I’ve long been mystified by Julia Gillard’s position on equal marriage, and her almost complete silence on the matter. However, on a recent Google search, I found this, which left me even more mystified than before

“I do understand that the position I took on gay marriage perplexed many people, given who I am and so many of my beliefs. I’ve actually had lot of conversations with many of my old friends about this, some of whom have got a different view than me.

“But, I’m a lot older than you,” Ms Gillard told the young man, “and when I went to University and started forming my political views of the world, we weren’t talking about gay marriage indeed as women, as feminists, we were critiquing marriage. If someone had said to me as a twenty year old, ‘what about you get into a white dress to symbolise virginity, and you get your father to walk you down an aisle and give you away to a man who’s waiting at the end of the aisle’, I would have looked with puzzlement and said ‘what on earth would I do that for?’.

“I’m conscious that these may be views that have dated and that the way people interpret marriage now is different to the kinds of interpretations that I had. I think that marriage in our society should play its traditional role and we could come up with other institutions which value partnerships, value love, value lifetime commitment. You know, I have a valuable lifetime commitment and haven’t felt the need at any point to make that into a marriage. So I know that that is a really different reasoning that most people come at with these issues, but that’s my reasoning.

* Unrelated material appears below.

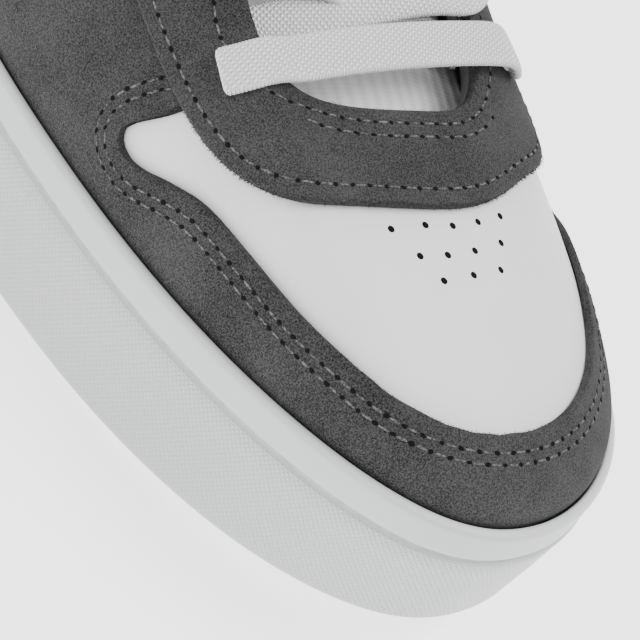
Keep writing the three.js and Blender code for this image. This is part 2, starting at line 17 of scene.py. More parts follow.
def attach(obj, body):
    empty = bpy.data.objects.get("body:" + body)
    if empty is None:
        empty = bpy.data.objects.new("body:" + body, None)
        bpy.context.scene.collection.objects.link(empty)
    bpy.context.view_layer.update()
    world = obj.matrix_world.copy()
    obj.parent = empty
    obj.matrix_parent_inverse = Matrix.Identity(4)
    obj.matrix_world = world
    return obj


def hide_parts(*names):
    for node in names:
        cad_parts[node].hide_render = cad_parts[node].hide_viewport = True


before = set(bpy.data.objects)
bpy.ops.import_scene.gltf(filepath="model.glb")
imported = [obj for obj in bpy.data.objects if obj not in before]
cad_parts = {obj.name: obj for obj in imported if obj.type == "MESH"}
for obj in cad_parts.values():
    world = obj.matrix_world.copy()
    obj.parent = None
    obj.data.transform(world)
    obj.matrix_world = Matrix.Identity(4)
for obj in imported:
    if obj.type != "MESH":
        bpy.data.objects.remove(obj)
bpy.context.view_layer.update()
MM = 0.001
print("CAD nodes:", ", ".join(sorted(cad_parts)))

# %% [markdown]
# ## Camera
#
# The picture looks down on the forefoot from outside the toe, with the camera rolled so that the sole runs
# down the left and the toe points to the lower right. A long lens keeps the sidewall's lines nearly
# parallel. The toe tip is a point that is easy to read in the picture, so the camera is placed by it: it
# stands back from the tip along the line of sight through the tip's pixel.

# %% Camera
AZIMUTH = math.radians(50)  # from the toe's direction towards the outer side
ELEVATION = math.radians(37)
ROLL = math.radians(35.3)
IMAGE_PX = 640
FOCAL_PX = 2300
SENSOR_MM = 36
TOE_TIP = Vector((146.2, 0.13, 35.0)) * MM
TOE_TIP_PX = (515, 524)
TOE_TIP_DEPTH = 0.3541

back = Vector((math.cos(AZIMUTH) * math.cos(ELEVATION), -math.sin(AZIMUTH) * math.cos(ELEVATION),
               math.sin(ELEVATION)))
level = Vector((0, 0, 1)).cross(back).normalized()
rise = back.cross(level)
image_right = level * math.cos(ROLL) + rise * math.sin(ROLL)
image_up = rise * math.cos(ROLL) - level * math.sin(ROLL)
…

So, apparently she used to be against marriage altogether, but now wants to promote alternatives. If I read her correctly, she proposes to do this by stopping some people from getting married at all, while retaining “traditional” marriage for others. Is the idea that we could gradually extend the ban, for example, by prohibiting various kinds of mixed marriage until no-one at all could get married? Or is there some more coherent argument I’ve missed here?

A free vote on equal marriage

The High Court has ruled, correctly in my view, that the ACT legislation which briefly established equal marriage was in conflict with Commonwealth Law clearly intended to do the opposite, by defining marriage as “between a man and a woman”. We might not like the practical result, but consider how things would be if the court had gone the other way and was then confronted by a state trying to ban equal marriage after a change in Commonwealth law.

And, this is clearly a matter for the Commonwealth to decide. Abbott implied before the election that he would be open to a free vote in the New Year[1], and Labor should push him on this. The politics of this are pretty awful for Abbott – he’s using his control of the LNP to block a reform supported by the majority of Australians and already in place in most civilised parts of the world. On recent form, he’ll probably try to tough it out for a while, but will cave if enough pressure is applied.

The final question is whether equal marriage would pass on a free vote. The last vote wasn’t encouraging, in view of the number of Labor members who opposed it, but some of them have gone and others, I think, have followed Rudd and Obama in “evolving” on the issue. The Nats will presumably be solidly against, so the real question is: how liberal are Liberals?

fn1. In my view, Rudd should have bitten the bullet after his change of view, and demanded a free vote from Abbott (the alternative being a party line vote with Labor and Greens in favor). But, the same advisers who gave us the early election and the Northern Australia nonsense thought otherwise, with results we now have to live with.